Gregory Peck Public Memorial Monday

Legendary Actor Died Thursday At 87

POSTED: 9:17 a.m. EDT June 16, 2003
UPDATED: 9:18 a.m. EDT June 16, 2003

Legendary actor Gregory Peck will be laid to rest in a private service in Los Angeles Monday morning, with a public memorial scheduled for later in the afternoon.

Gregory Peck died at his Los Angeles home early Thursday. He was 87.

Peck's longtime friend Brock Peters -- who played the black man Peck defended in "To Kill A Mockingbird" -- will deliver the eulogy.

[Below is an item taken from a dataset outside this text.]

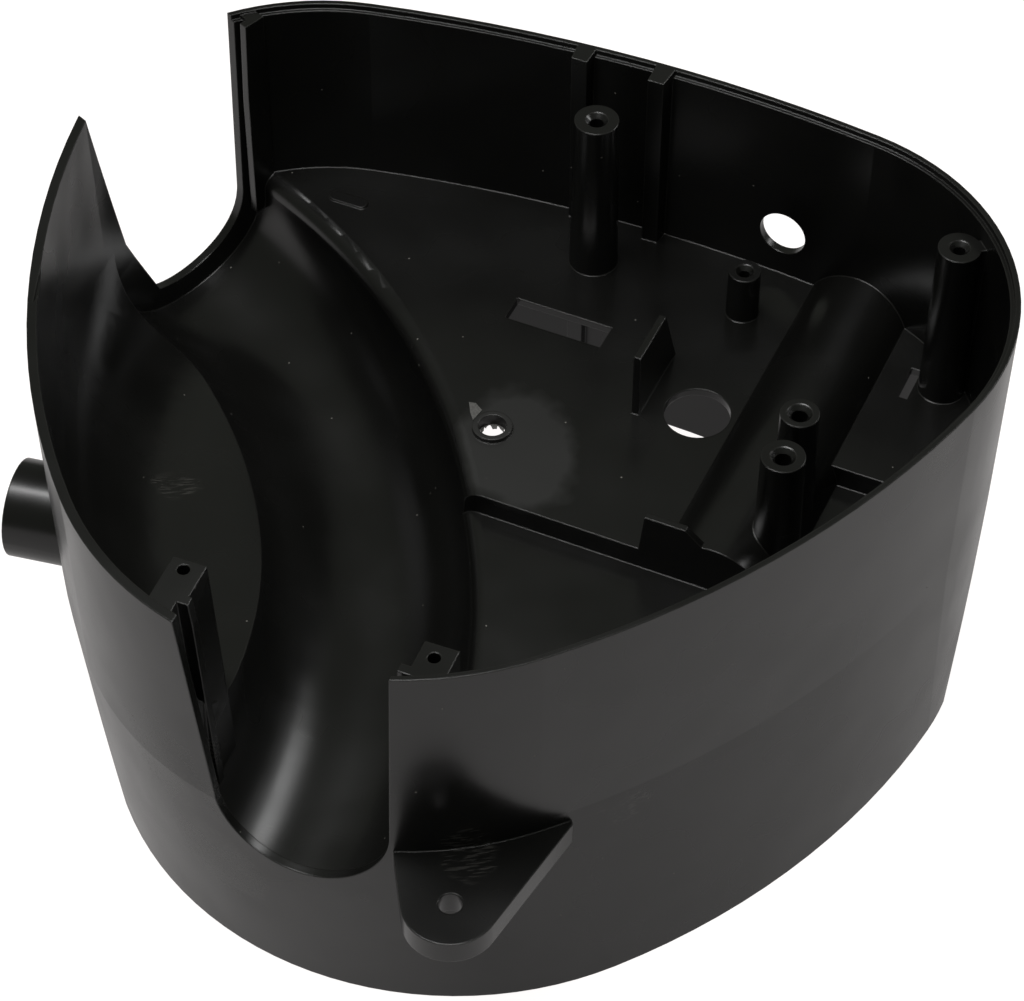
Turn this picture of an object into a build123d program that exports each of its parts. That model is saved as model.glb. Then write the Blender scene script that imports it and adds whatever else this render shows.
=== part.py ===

Also speaking at the service will be Peck's four children -- Stephen, Carey, Anthony and Cecilia. His six grandchildren are also expected to attend.

His spokesman Monroe Friedman said that Peck's wife of 45 years, Veronique Passani, was by the actor's side when he died. "She told me very briefly that he died peacefully," Friedman told The Associated Press. "She was with him, holding his hand, and he just went to sleep. He had just been getting older and more fragile. He wasn't really ill. He just sort of ran his course and died of old age."

Peck was saluted by the American Film Institute earlier this month, when the film organization named his Atticus Finch character the top hero in film history for "To Kill a Mockingbird." In the 1962 classic, Finch was a faultlessly noble widower raising a daughter and son amid Southern racial unrest as he defended a black man accused of raping a white woman.

The role earned Peck his only Best Actor Oscar. He was also nominated four of the first five years he was in films, for Best Actor for his roles in "The Keys to the Kingdom" (1944), "The Yearling" (1946), "Gentlemen's Agreement" (1947) and "Twelve O'Clock High" (1949).

Peck also starred in such classics as "Roman Holiday," "Spellbound," "The Guns of Navarone," "MacArthur," "Cape Fear" and "The Omen."

Peck served as president of the Motion Picture Academy and was active in the Motion Picture and Television Fund, American Cancer Society, National Endowment for the Arts and other causes.

He won an honorary Oscar, the Jean Hersholt Humanitarian Award, in 1968 for his off-screen efforts.